Pode-se dizer que há uma ambiguidade na atuação do crítico profissional em um veículo de grande repercussão/mídia tradicional, ao mesmo tempo em que este pode manter um espaço próprio para produzir conteúdo sobre música – considerando que há a possibilidade de sair na frente da imprensa ao noticiar um novo álbum e até mesmo fazer a crítica do mesmo?
Mas noticiar não é crítica. A diferença começa por ai. Fazer a crítica antecipadamente é algo que existe desde a Idade Média. Alguém tinha acesso ao material antes e escrevia. Não entendi a ambiguidade – a não ser que você esteja falando de um jornalista que reporta notícias e também é crítico. Se for isso é preciso definir o que é crítica como conceito. Escrever um parágrafo sobre um disco não é a mesma coisa que tentar entender sua posição no tempo / espaço – que deveria ser a intenção da crítica. O que isso disco diz sobre a sociedade? É bom não confundir comentário com crítica.
Alguns veículos de grande repercussão já se adaptam à lógica da web (um exemplo interessante vem da ocasião em que o álbum “Angles”, do Strokes, vazou e alguns sites e impressos o resenharam, mesmo considerando a natureza “ilegal” do download). Vc acredita que a crítica pode ser comprometida, considerando os problemas característicos da dinâmica da web, como a qualidade inferior dos arquivos dos álbuns que vazam, ausência de ficha técnica trazendo informações que poderiam ajudar na análise e até mesmo, faixas que ainda não estão finalizadas?
Um disco é uma obra de arte fechada. Pensando assim, capa e encarte fazem parte do pacote. Como alguém poderia pensar em resenhar “Sargeant Peppers” sem aquela capa? Ainda assim, estamos falando de música, certo. A ficha técnica é algo extremamente importante para saber quem fez o que dentro daquele produto de arte – e como isso influencia o resultado final. Mas, na música pop principalmente, é tudo tão resumido no contexto de produção que muitas vezes mesmo a ficha técnica é dispensável. Lógico que a chance de alguém cometer um equivoco é enorme. Mas isso diz mais sobre quem lê do que quem escreve.
O que você pensa acerca da disseminação de blogs e sites amadores que se propõem a escrever sobre o meio musical?

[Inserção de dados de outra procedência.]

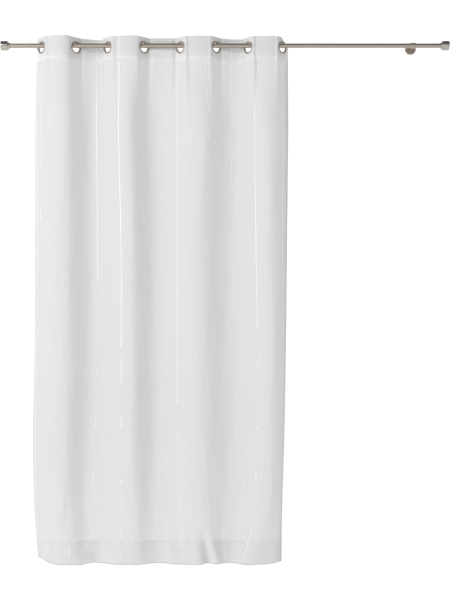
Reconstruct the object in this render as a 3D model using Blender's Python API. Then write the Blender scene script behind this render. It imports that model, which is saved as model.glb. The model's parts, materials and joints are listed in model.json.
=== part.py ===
"""Eyelet curtain on its rod: a sheer panel with a stiffened heading and eight metal eyelets,
a rod with two end caps, and two wall brackets.

Metres, +Z up. The curtain is laid out from the middle of the rod's axis: x runs along the rod,
y towards the wall and z up. Everything hangs from one empty, which puts the origin at the
centre of the right wall plate's back face, so the wall is the plane y = 0.
"""

import math
from collections import namedtuple

import bmesh
import bpy
import numpy as np

# Running gap between neighbouring pieces
GAP = 0.0003

# Rod and end caps
ROD_LENGTH = 2.000
ROD_RADIUS = 0.010
ROD_WALL = 0.001
CAP_OVERLAP = 0.015
CAP_COLLAR_LENGTH = 0.0075
CAP_COLLAR_RADIUS = 0.0135
CAP_RADIUS = 0.021
CAP_LENGTH = 0.040
CAP_EDGE = 0.003

# Wall brackets: the axis of the rod stands this far from the wall
ROD_STANDOFF = 0.065
BRACKET_LEFT = -0.761
BRACKET_RIGHT = 0.861
PLATE_RADIUS = 0.025
PLATE_THICKNESS = 0.006
PLATE_EDGE = 0.002
ARM_RADIUS = 0.006
RING_WIDTH = 0.024
RING_RADIUS = 0.0125
RING_EDGE = 0.0008
SCREW_SHANK_RADIUS = 0.002
SCREW_HEAD_RADIUS = 0.0036
SCREW_HEAD_HEIGHT = 0.0032

# Cloth as it was cut and hemmed, laid flat
CLOTH_WIDTH = 1.400
CLOTH_LENGTH = 2.412
HEADING_DEPTH = 0.105
HEM_DEPTH = 0.105
PANEL_THICKNESS = 0.0014
HEM_THICKNESS = 0.0022
HEADING_THICKNESS = 0.0026

# Eyelets
EYELET_BORE_RADIUS = 0.021
EYELET_OUTER_RADIUS = 0.028
EYELET_COLLAR_WALL = 0.0012
EYELET_HALF_DEPTH = 0.0031
EYELET_CROWN = 0.0006
EYELET_HOLE_RADIUS = 0.0236
EYELET_BELOW_EDGE = 0.0475
LEFT_MARGIN = 0.040
RIGHT_MARGIN = 0.040
EYELET_PLACES = (-0.839, -0.683, -0.536, -0.371, -0.203, -0.041, 0.107, 0.262)

# The heading's right-hand corner is folded back behind the last eyelet, along a slant this wide
CORNER_TURNED = 0.045

# Around each eyelet the cloth lies flat as far as the first reach, and curves freely past the second
FLAT_REACH = 0.031
FREE_REACH = 0.046

# How much rounder than a plain wave the hanging folds are, and how finely a fold is worked out
FOLD_FULLNESS = 0.15
STEPS_PER_FOLD = 64

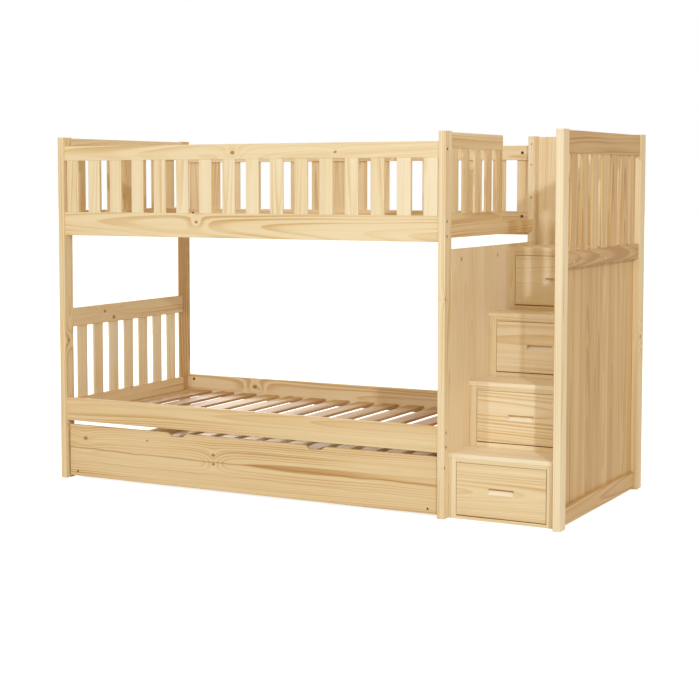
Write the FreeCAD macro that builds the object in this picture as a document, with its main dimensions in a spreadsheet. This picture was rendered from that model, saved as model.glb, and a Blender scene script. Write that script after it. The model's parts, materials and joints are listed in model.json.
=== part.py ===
import FreeCAD, Part
import os
import re

import Sketcher

# Bunk bed with storage stairs and a trundle, in millimetres.
# +X runs from the head end to the stairs, the front faces -Y, +Z is up.
# The origin lies on the floor, under the middle of the bed's outline.
# In the places below, x counts from the left outer face and y from the front face of the posts.

doc = FreeCAD.newDocument("bunk_bed")
sheet = doc.addObject("Spreadsheet::Sheet", "Sizes")

sizes = {
    # posts
    "post_wide": 33,
    "post_deep": 67,
    "post_tall": 1630,
    "bunk_clear": 1940,
    "stair_clear": 479,
    "bed_deep": 1097,
    "post_round": 3,
    # side rails and boards in general
    "rail_thick": 22,
    "rail_inset": 10,
    "board_round": 2,
    "side_rail_tall": 110,
    "lower_rail_z": 280,
    "upper_rail_z": 1167,
    "guard_rail_tall": 68,
    "guard_rail_drop": 42,
    # slats of the guards and ends
    "slat_thick": 10,
    "guard_slat_wide": 65,
    "guard_slat_lead": 13,
    "guard_slat_tail": 7.25,
    "guard_slats": 16,
    "end_slat_wide": 73,
    "end_slats": 7,
    # left end
    "end_inset": 8,
    "end_top_tall": 94,
    "end_top_drop": 3,
    "upper_end_lift": 16,
    "left_upper_tall": 101,
    "left_lower_top_z": 725,
    "left_lower_top_tall": 90,
    "lower_end_lift": 4,
    "left_lower_tall": 94,
    # entry end
    "entry_inset": 9,
    "entry_guard_drop": 4,
    "entry_guard_tall": 67,
    "entry_guard_long": 590,
    "entry_guard_round": 8,
    "entry_slat_wide": 68,
    "entry_slat_lead": 16,
    "entry_slat_tail": 6,
    "entry_slats": 5,
    "entry_rail_tall": 101,
    "entry_step_tall": 58,
    "entry_step_back": 7,
    # decks
    "cleat_wide": 25,
    "cleat_tall": 18,
    "deck_slat_wide": 84,
    "deck_slat_thick": 12,
    "deck_slats": 14,
    "head_slat_wide": 62,
    "head_slat_gap": 9.5,
    "deck_gap": 0.5,
    # panels beside the stairs
    "panel_thick": 18,
    "panel_gap": 48,
    "panel_bore": 14,
    "panel_bore_drop": 44,
    "panel_bore_front": 108,
    "panel_bore_rear": 513,
    # right end
    "right_middle_z": 1068,
    "right_middle_tall": 67,
    "right_bottom_z": 8,
    "right_bottom_tall": 75,
    "right_bottom_inset": 14,
    "plug_wide": 12,
    "plug_deep": 8,
    "plug_gap": 0.1,
    "plug_up": 22,
    "plug_lead": 96,
    "plug_tail": 58,
    "plugs": 3,
    # stairs
    "stair_front": 47,
    "last_tread_deep": 361,
    "step_rise": 281.5,
    "first_rise": 277,
    "tread_thick": 18,
    "stair_gap": 9.5,
    "stile_wide": 25,
    "frame_thick": 22,
    "frame_top_tall": 18,
    "frame_low_tall": 18.5,
    "scribe_back": 2,
    "first_low_tall": 14,
    "frame_round": 1,
    "side_board_thick": 18,
    "spacer_wide": 60,
    "spacer_front": 90,
    "spacer_back": 5,
    "back_thick": 9,
    "wall_thick": 22,
    # drawers
    "front_thick": 18,
    "drawer_side_gap": 2.5,
    "drawer_top_gap": 1.5,
    "drawer_low_gap": 4,
    "box_side_gap": 6,
    "box_wall": 12,
    "box_tall": 180,
    "box_back_gap": 3,
    "box_floor": 6,
    "box_floor_up": 8,
    "slot_wide": 116,
    "slot_tall": 26,
    "slot_back_tall": 11,
    "runner_tall": 12,
    "runner_gap": 0.3,
    # trundle
    "trundle_gap": 7,
    "trundle_front": 20,
    "trundle_low": 12.5,
    "trundle_under_gap": 20,
    "trundle_wall": 18,
    "trundle_end": 12,
    "trundle_back_in": 42,
    "trundle_frame_z": 40,
    "trundle_frame_tall": 100,
    "trundle_slat_drop": 40,
    "trundle_bearer_wide": 40,
    "trundle_bearer_tall": 30,
    "trundle_slat_lead": 18.5,
    "trundle_slats": 14,
    "notch_wide": 105,
    "notch_floor": 56,
    "notch_deep": 17,
    "notch_round": 6,
    "notch_at": 560,
    "notch_pitch": 725,
    "screw_head": 10,
    "screw_long": 3,
    "screw_sunk": 5,
    "screw_gap": 0.2,
    "screw_in": 44,
    "screw_up": 22,
    # wheels
    "wheel_radius": 25,
    "wheel_wide": 20,
    "wheel_round": 3,
    "axle_wide": 8,
    "axle_gap": 0.05,
    "axle_head_wide": 15,
    "axle_head_long": 4,
    "axle_set": 75,
    "plate_thick": 3,
    "plate_wide": 46,
    "plate_top_gap": 10,
    "plate_low": 12,
    "wheel_gap": 0.5,
    # bolts that join side rails and posts
    "bolt_wide": 6,
    "bolt_play": 0.5,
    "bolt_head": 13,
    "head_play": 1,
    "bolt_sunk_deep": 8,
    "bolt_head_long": 6,
    "nut_wide": 14,
    "nut_play": 0.5,
    "nut_in": 42,
    "nut_deep": 18,
    "bolt_past": 12,
    "bolt_spread": 31,
    "nut_sunk": 2,
    "nut_gap": 0.05,
    "spare_bore_z": 919,
    "spare_bore_drop": 37,
    "spare_bore_step": 96,
    "spare_bore_fall": 153,
    "spare_bore_deep": 40,
}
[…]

Acho sensacional, mas isso não é critica. Obviamente, existem aqueles que se destacam, e que muitas vezes conseguem realizar um trabalho melhor do que o que está feito na grande mídia. Mas é raro, muito raro. No entanto, ajuda a disseminar a informação, a ideia de argumentação, e uma sociedade necessita de pessoas que saibam argumentar. Ainda assim é preciso verificar que um fã escrevendo na maioria das vezes não é argumentação, e sim puxação de saco.
Em sua opinião, o que leva uma pessoa a dedicar seu tempo livre a um projeto na web, – como um site sobre música – mesmo sem receber nenhum retorno material pelo trabalho realizado?
Existem milhões de formas de passar o tempo. Essa é uma delas. Tem gente que se realiza colecionando tampinhas, por exemplo. Vai muito de cada um, como um hobby.
Qual é a importância da crítica hoje?
Sinceramente, não sei. Vivemos em um mundo cada vez mais capitalista em que o lema “não pense, consuma” é levado ao extremo. A crítica propõe uma reflexão sobre isso – ou deveria. Acho o pensamento crítico essencial, mas pensar cansa. E o público do novo século parece ter nascido cansado. Uma pena. Ainda assim, os filósofos modernos persistem. Espero que, um dia, não sejam expostos em jaulas como um ser em extinção. Mas dai para o fim do mundo seria um pulinho.